# START OF Dataset rows
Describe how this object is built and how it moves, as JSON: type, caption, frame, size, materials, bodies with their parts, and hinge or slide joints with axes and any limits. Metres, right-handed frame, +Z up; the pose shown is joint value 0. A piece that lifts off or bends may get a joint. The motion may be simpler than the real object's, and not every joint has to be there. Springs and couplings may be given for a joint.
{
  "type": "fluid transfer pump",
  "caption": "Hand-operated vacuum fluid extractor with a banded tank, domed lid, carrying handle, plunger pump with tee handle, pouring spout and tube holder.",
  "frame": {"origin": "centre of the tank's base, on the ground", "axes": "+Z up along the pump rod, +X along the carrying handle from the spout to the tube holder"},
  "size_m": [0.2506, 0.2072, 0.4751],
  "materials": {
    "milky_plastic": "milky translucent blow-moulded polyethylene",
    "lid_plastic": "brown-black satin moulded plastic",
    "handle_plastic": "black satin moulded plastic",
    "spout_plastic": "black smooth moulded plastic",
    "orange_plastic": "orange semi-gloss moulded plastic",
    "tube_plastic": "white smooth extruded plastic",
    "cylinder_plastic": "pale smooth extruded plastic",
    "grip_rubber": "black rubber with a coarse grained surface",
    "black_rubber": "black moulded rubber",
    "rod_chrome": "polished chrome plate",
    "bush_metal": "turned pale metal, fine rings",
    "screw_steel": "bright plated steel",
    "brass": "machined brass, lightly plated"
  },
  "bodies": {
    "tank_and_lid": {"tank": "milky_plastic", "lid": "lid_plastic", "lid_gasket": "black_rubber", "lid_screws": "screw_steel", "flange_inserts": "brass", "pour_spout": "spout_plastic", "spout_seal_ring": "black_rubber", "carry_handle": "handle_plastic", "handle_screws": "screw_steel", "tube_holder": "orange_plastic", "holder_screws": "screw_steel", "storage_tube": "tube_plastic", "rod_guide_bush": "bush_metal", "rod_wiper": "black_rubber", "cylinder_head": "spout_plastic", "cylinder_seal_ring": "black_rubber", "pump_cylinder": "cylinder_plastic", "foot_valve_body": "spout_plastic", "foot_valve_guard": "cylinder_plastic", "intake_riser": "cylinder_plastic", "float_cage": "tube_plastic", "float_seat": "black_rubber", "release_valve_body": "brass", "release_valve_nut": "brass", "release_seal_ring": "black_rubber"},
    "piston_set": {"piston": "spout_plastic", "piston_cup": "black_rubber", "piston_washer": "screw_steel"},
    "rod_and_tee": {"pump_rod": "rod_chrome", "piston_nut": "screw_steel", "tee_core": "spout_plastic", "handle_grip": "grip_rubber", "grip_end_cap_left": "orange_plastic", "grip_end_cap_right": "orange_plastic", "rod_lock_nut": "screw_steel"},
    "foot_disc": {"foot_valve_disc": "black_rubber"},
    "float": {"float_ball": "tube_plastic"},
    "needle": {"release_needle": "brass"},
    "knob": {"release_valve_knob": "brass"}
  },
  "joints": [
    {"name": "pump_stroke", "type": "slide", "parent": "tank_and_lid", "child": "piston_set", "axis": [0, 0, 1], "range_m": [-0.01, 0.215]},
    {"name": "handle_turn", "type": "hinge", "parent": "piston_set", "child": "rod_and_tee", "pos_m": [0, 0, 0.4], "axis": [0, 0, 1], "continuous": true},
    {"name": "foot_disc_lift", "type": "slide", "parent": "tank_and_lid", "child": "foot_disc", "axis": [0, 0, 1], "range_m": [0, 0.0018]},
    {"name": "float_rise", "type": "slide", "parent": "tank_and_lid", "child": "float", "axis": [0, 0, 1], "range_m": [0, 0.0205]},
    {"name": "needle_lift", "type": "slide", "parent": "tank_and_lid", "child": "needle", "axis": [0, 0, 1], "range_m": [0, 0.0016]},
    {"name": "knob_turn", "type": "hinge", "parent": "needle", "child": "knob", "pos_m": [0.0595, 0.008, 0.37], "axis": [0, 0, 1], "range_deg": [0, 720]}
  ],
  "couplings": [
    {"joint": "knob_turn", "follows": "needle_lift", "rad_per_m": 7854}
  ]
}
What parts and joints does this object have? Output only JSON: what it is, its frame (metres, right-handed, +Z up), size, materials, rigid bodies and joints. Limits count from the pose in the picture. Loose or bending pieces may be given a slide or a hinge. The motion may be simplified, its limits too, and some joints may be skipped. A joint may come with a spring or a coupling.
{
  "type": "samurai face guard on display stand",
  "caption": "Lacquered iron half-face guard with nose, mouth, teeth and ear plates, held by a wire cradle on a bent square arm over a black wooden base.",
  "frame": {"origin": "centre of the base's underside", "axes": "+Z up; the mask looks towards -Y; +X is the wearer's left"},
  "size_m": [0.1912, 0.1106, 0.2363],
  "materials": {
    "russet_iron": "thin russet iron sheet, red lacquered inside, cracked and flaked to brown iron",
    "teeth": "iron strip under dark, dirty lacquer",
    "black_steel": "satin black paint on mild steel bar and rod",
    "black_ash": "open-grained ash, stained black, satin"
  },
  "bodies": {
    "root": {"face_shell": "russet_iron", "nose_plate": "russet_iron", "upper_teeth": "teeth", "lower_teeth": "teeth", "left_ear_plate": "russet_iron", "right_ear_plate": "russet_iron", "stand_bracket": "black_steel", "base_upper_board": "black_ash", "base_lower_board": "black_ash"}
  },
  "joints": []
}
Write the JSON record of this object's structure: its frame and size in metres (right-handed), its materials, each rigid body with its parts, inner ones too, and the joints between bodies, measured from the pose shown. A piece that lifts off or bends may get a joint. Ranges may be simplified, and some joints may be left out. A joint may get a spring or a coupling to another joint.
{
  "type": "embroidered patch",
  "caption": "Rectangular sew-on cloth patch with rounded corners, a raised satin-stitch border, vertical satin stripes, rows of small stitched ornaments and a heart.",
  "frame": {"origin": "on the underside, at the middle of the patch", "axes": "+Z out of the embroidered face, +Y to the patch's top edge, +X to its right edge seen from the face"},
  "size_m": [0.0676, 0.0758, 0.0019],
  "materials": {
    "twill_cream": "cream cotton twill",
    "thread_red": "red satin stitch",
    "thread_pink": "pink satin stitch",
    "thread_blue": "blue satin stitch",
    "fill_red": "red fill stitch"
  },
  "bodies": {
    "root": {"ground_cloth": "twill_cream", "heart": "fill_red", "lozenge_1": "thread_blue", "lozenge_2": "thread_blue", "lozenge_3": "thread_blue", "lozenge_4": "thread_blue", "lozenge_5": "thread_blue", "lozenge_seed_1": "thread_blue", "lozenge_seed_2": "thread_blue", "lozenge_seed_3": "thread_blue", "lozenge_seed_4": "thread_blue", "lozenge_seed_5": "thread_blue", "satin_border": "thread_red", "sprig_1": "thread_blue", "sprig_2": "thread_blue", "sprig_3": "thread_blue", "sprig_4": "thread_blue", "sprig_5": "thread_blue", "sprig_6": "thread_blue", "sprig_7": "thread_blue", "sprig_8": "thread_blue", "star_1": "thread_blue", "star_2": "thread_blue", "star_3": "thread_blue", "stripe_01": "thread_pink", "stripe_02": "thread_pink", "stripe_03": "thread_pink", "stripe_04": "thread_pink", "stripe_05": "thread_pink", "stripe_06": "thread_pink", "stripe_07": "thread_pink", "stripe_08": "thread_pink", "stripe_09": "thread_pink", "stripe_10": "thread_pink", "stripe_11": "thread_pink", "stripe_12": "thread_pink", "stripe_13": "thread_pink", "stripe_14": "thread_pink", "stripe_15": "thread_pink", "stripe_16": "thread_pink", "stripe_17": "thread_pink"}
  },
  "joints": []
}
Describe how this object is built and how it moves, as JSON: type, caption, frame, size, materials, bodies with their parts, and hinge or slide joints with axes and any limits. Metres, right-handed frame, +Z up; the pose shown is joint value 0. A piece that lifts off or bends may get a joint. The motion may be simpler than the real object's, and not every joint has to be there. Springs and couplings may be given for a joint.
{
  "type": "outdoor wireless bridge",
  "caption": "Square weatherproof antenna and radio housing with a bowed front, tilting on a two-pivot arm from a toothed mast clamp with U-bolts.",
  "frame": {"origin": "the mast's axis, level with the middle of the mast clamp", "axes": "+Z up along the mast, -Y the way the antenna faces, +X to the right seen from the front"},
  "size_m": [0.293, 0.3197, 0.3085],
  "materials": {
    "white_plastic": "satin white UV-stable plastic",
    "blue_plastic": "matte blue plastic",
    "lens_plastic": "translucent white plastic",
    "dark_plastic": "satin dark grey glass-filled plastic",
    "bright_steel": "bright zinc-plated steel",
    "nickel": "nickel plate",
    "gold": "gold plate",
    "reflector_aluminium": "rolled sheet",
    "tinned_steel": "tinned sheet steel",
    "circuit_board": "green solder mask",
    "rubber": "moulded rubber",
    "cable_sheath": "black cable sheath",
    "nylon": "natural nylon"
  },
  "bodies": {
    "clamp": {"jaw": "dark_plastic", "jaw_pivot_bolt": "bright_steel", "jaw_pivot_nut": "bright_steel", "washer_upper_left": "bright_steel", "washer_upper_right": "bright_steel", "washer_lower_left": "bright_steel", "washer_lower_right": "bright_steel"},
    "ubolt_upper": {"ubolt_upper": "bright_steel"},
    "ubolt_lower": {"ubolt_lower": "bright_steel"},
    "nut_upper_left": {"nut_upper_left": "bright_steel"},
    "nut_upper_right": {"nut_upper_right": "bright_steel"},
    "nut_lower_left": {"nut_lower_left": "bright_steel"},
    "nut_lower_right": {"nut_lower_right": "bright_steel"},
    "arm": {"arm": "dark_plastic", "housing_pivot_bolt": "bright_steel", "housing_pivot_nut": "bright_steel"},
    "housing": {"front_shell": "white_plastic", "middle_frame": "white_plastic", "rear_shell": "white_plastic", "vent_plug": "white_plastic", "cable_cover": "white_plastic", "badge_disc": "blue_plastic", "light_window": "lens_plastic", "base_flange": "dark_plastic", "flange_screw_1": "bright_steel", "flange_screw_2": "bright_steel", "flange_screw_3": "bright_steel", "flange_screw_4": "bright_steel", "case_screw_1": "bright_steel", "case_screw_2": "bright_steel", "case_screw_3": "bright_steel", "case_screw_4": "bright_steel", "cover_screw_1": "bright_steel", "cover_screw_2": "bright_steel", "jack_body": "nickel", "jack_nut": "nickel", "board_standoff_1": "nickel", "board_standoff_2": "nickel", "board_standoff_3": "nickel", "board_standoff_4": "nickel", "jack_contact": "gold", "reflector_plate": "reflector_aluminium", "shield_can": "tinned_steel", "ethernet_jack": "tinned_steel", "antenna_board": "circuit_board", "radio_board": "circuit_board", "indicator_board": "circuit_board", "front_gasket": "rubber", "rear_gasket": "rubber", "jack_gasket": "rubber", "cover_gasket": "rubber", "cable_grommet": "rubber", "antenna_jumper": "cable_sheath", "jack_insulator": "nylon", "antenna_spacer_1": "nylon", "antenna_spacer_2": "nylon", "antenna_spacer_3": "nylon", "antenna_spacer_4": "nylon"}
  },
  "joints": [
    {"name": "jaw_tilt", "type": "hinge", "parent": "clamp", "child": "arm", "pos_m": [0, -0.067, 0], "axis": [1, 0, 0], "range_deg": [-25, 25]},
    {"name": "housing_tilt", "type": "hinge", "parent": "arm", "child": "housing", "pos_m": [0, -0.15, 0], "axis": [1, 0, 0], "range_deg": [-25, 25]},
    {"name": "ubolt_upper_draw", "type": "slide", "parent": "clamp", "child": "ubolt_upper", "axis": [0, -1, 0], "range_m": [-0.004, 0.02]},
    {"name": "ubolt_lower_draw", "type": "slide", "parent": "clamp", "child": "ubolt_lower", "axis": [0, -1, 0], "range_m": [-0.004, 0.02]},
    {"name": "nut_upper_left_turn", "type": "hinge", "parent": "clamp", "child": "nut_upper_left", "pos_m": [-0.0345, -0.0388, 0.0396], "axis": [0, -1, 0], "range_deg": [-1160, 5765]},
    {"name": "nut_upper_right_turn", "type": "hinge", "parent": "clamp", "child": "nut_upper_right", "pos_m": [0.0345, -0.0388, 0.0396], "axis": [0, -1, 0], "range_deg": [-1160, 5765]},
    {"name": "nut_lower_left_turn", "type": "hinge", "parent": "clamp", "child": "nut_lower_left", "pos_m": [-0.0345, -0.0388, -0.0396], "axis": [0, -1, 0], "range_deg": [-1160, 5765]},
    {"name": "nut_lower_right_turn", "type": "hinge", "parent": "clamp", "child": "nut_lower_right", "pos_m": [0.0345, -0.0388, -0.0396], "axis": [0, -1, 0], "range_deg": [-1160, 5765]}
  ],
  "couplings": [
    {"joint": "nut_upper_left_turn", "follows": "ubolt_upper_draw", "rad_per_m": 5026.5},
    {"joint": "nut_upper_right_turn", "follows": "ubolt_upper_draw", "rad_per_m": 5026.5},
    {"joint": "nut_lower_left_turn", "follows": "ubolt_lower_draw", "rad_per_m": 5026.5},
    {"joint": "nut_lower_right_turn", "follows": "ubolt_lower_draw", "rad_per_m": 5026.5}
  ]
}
# END OF Dataset rows
• _Aim_
Locate all lines in the listing above with the word "rigid". Copy them.

• _Task response_
What parts and joints does this object have? Output only JSON: what it is, its frame (metres, right-handed, +Z up), size, materials, rigid bodies and joints. Limits count from the pose in the picture. Loose or bending pieces may be given a slide or a hinge. The motion may be simplified, its limits too, and some joints may be skipped. A joint may come with a spring or a coupling.
Write the JSON record of this object's structure: its frame and size in metres (right-handed), its materials, each rigid body with its parts, inner ones too, and the joints between bodies, measured from the pose shown. A piece that lifts off or bends may get a joint. Ranges may be simplified, and some joints may be left out. A joint may get a spring or a coupling to another joint.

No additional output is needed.